A non-combatant in a country you are at war with is not an enemy, and deliberately killing them is murder. Go take a look at the massacres of Vietnam and how those were treated at the time and as history.
Though, bombing a tank factory and killing a non-combatant janitor is not murder, as you targeted a military target and the death is collateral damage, not a murder. Dresden and the Tokyo bombings killed lots of civilians. Hiroshima was a military target, killing 20,000 Japanese troops. That there were 2 times that in dead civilians doesn't make it murder.

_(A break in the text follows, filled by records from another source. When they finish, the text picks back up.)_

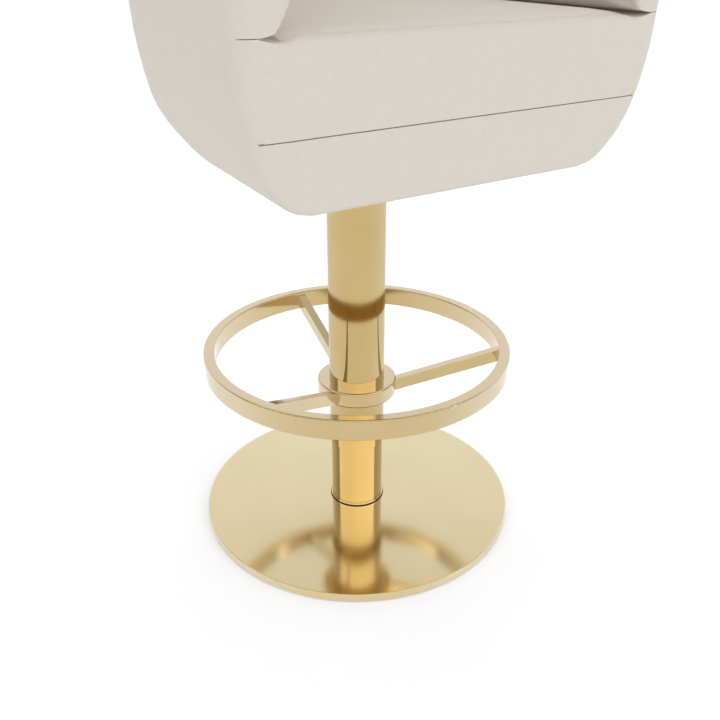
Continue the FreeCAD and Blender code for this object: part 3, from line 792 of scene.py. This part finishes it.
@dataclass
class Studio:
    """Plain pale floor, soft light all round and the camera."""

    camera_place: tuple[float, float, float] = (-0.5797, -0.9277, 0.8252)
    heading: float = -32.26
    pitch: float = 27.56
    lens: float = 41.03
    round_light: float = 0.89
    top_light: float = 0.64
    front_share: float = 0.74
    back_share: float = 1.12
    left_share: float = 0.45
    wall_light: float = 1.45
    wall_tint: Colour = (0.96, 1.0, 1.10, 1.0)
    wall_way: tuple[float, float, float] = (-0.530, -0.848, 0.0)

    def build(self) -> None:
        """Set up the floor, the lights, the plain view of colours and the camera."""
        bpy.context.scene.view_settings.view_transform = "Standard"
        self._floor()
        self._sky()
        self._lights()
        self._camera()

    def _floor(self) -> None:
        """A large flat matt floor, which glows faintly."""
        Bench.clear()
        bpy.ops.mesh.primitive_plane_add(size=60.0)
        floor = Bench.named("studio_floor")
        mix = Recipe("floor_paint")
        speck = mix.noise(3.0, 2.0)
        Bench.dress(floor, mix.finish({
            "Base Color": mix.blend(speck.over(0.5, 0.8), (0.90, 0.90, 0.90, 1.0), (0.92, 0.92, 0.92, 1.0)),
            "Roughness": 0.9, "Specular IOR Level": 0.1,
            "Emission Color": (1.0, 1.0, 1.0, 1.0), "Emission Strength": 0.23}))

    def _sky(self) -> None:
        """A pale surround, dimmer overhead, with a bright curved wall of light in front."""
        world = bpy.data.worlds.new("studio_surround")
        bpy.context.scene.world = world
        world.use_nodes = True
        nodes, links = world.node_tree.nodes, world.node_tree.links
        way, split, ahead = (nodes.new("ShaderNode" + kind) for kind in ("TexCoord", "SeparateXYZ", "VectorMath"))
        ahead.operation = "DOT_PRODUCT"
        ahead.inputs[1].default_value = self.wall_way
        links.new(way.outputs["Generated"], split.inputs[0])
        links.new(way.outputs["Generated"], ahead.inputs[0])
        rise, facing = split.outputs["Z"], ahead.outputs["Value"]

        def ramp(source: bpy.types.NodeSocket, low: float, high: float, start: float, end: float,
                 ) -> bpy.types.NodeSocket:
            """Turn one value into another between two ends."""
            made = nodes.new("ShaderNodeMapRange")
            for key, number in (("From Min", low), ("From Max", high), ("To Min", start), ("To Max", end)):
                made.inputs[key].default_value = number
            links.new(source, made.inputs["Value"])
            return made.outputs[0]

        def join(operation: str, first: bpy.types.NodeSocket,
                 second: bpy.types.NodeSocket) -> bpy.types.NodeSocket:
            """Add or multiply two values."""
            made = nodes.new("ShaderNodeMath")
            made.operation = operation
            links.new(first, made.inputs[0])
            links.new(second, made.inputs[1])
            return made.outputs[0]

        swing = join("MULTIPLY", ramp(facing, -0.75, 0.2, self.back_share, self.front_share),
                     ramp(split.outputs["X"], -1.0, -0.35, self.left_share, 1.0))
        dome = join("MULTIPLY", ramp(rise, 0.5, 0.95, self.round_light, self.top_light), swing)
        wall = join("MULTIPLY", join("MULTIPLY", ramp(rise, 0.40, 0.46, 0.0, self.wall_light),
                                     ramp(rise, 0.71, 0.77, 1.0, 0.0)), ramp(facing, 0.0, 0.08, 0.0, 1.0))
        lit, both = nodes.new("ShaderNodeBackground"), nodes.new("ShaderNodeAddShader")
        lit.inputs["Color"].default_value = self.wall_tint
        nodes["Background"].inputs["Color"].default_value = (1.0, 1.0, 1.0, 1.0)
        links.new(dome, nodes["Background"].inputs["Strength"])
        links.new(wall, lit.inputs["Strength"])
        links.new(nodes["Background"].outputs[0], both.inputs[0])
        links.new(lit.outputs[0], both.inputs[1])
        links.new(both.outputs[0], nodes["World Output"].inputs["Surface"])

    def _lights(self) -> None:
        """A bright top light for the edges."""
        for name, place, aim, size, power in (
                ("top_softbox", (0.3, 0.5, 3.0), (0.0, 0.0, 0.3), 0.8, 5.0),):
            light = bpy.data.lights.new(name, "AREA")
            light.shape = "DISK"
            light.size = size
            light.energy = power
            holder = bpy.data.objects.new(name, light)
            holder.location = place
            holder.rotation_euler = (Vector(aim) - Vector(place)).to_track_quat("-Z", "Y").to_euler()
            bpy.context.scene.collection.objects.link(holder)

    def _camera(self) -> None:
        """The camera, looking down at the footrest from the sitter's right."""
        lens = bpy.data.cameras.new("view")
        lens.lens = self.lens
        lens.sensor_width = 36.0
        holder = bpy.data.objects.new("view", lens)
        holder.location = self.camera_place
        holder.rotation_euler = (math.radians(90.0 - self.pitch), 0.0, math.radians(self.heading))
        bpy.context.scene.collection.objects.link(holder)
        bpy.context.scene.camera = holder


def main() -> None:
    """Build the stool's looks and the studio round it."""
    logging.basicConfig(level=logging.INFO, format="%(name)s: %(message)s")
    Metalwork().build()
    TubSeat(Upholstery(), SewnShadow()).build()
    Studio().build()
    bpy.context.view_layer.update()


if __name__ == "__main__":
    main()
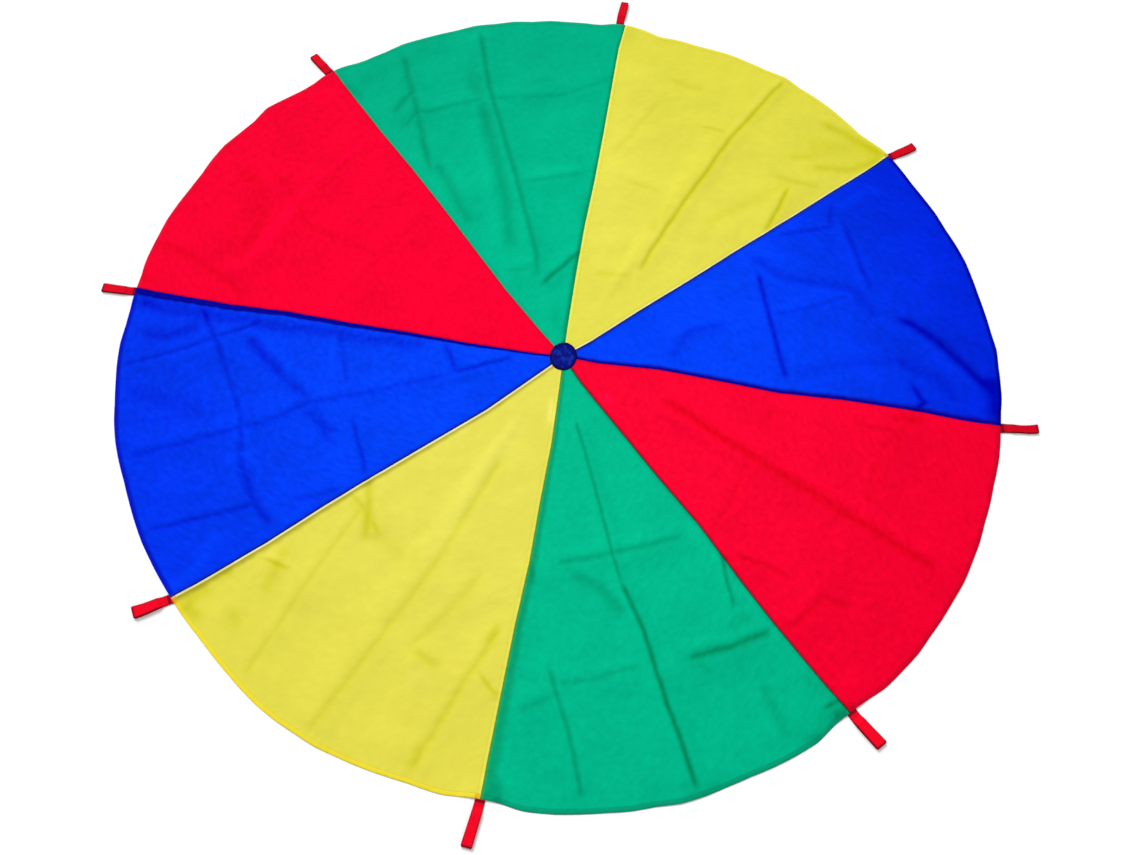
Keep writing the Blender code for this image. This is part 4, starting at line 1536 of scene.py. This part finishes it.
@dataclass
class Gore:
    """One gore of the canopy, with its hem and the seam allowance along its seam.

    Its mesh is even, with rows of points beside the seams, inside the rim and, in shares of
    each crease's reach, along the creases.
    """

    number: int
    plan: CanopyPlan
    relief: Relief
    finish: ClothFinish
    coarse_step: float = 0.010
    fine_step: float = 0.0062
    edge_step: float = 0.0045
    row_step: float = 0.0048
    row_height: float = 0.87
    seam_rows: tuple[float, ...] = (0.0011, 0.0030, 0.0062, 0.0100, 0.0145)
    rim_rows: tuple[float, ...] = (
        0.0004, 0.0010, 0.0020, 0.0050, 0.0086, 0.0104, 0.0120, 0.0160, 0.0225,
    )
    crease_rows: tuple[float, ...] = (0.0, 0.3, 0.65, 1.1, 1.8)
    crease_room: float = 0.55
    end_room: float = 0.0005
    widest_row: float = 0.42
    least_apart: float = 0.0009
    rim_drop: float = 0.0009
    tail_edge: float = 0.0022
    hem_columns: int = 150
    hem_rows: tuple[float, ...] = (HEM_WIDTH, 0.0080, 0.0050, 0.0024, 0.0009)
    seam_ply_columns: tuple[float, ...] = (0.35, 0.7)
    seam_ply_edge: float = 0.0004
    seam_ply_limit: float = 0.12
    half: Half = field(init=False)
    step: float = field(init=False)

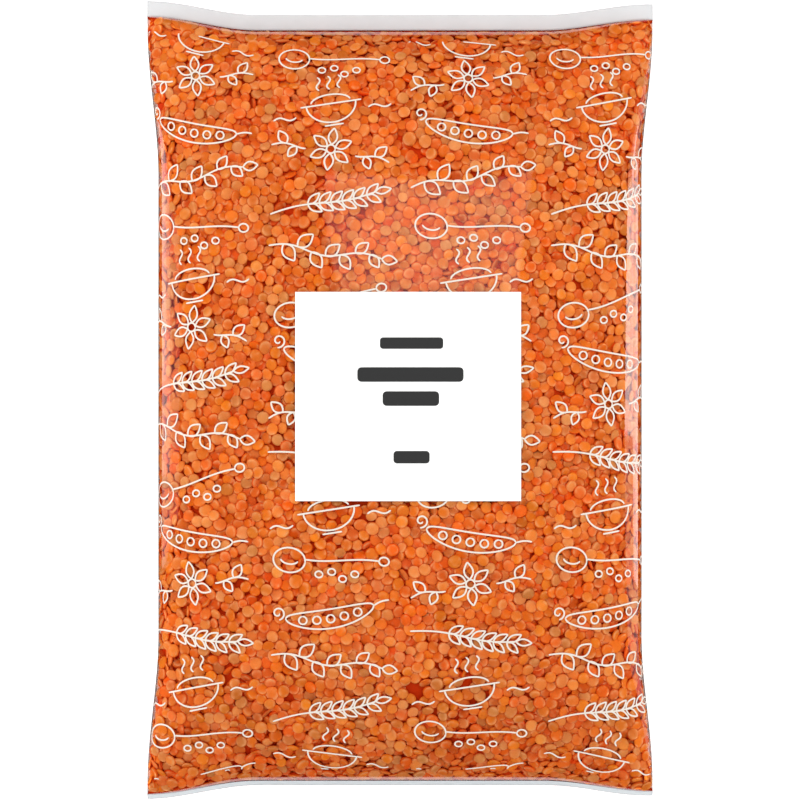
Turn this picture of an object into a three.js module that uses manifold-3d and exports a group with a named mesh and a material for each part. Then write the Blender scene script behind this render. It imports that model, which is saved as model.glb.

But Nagasaki was a terrorist target. It was smaller, and had only a token military presence. The targets were "civilian" facilities that were making war implements. The factory that made the primary torpedo used in Pearl Harbor was destroyed, as were other factories and metal works. But almost no military were killed. The point was to terrorize the Japanese into surrender. Hiroshima "should have" caused a surrender, which was given with unconscionable conditions. It was a mass killing of the main Japanese force assembled to repel an American invasion from the south. But the Japanese wouldn't give in. So Nagasaki was proof that any place left so far (mostly) untouched would be reduced to a parking lot before an American invasion would lose American lives fighting the Japanese on home soil. It may have been necessary to end the war and killed far fewer Japanese civilians than an invasion, but it was still not a military target.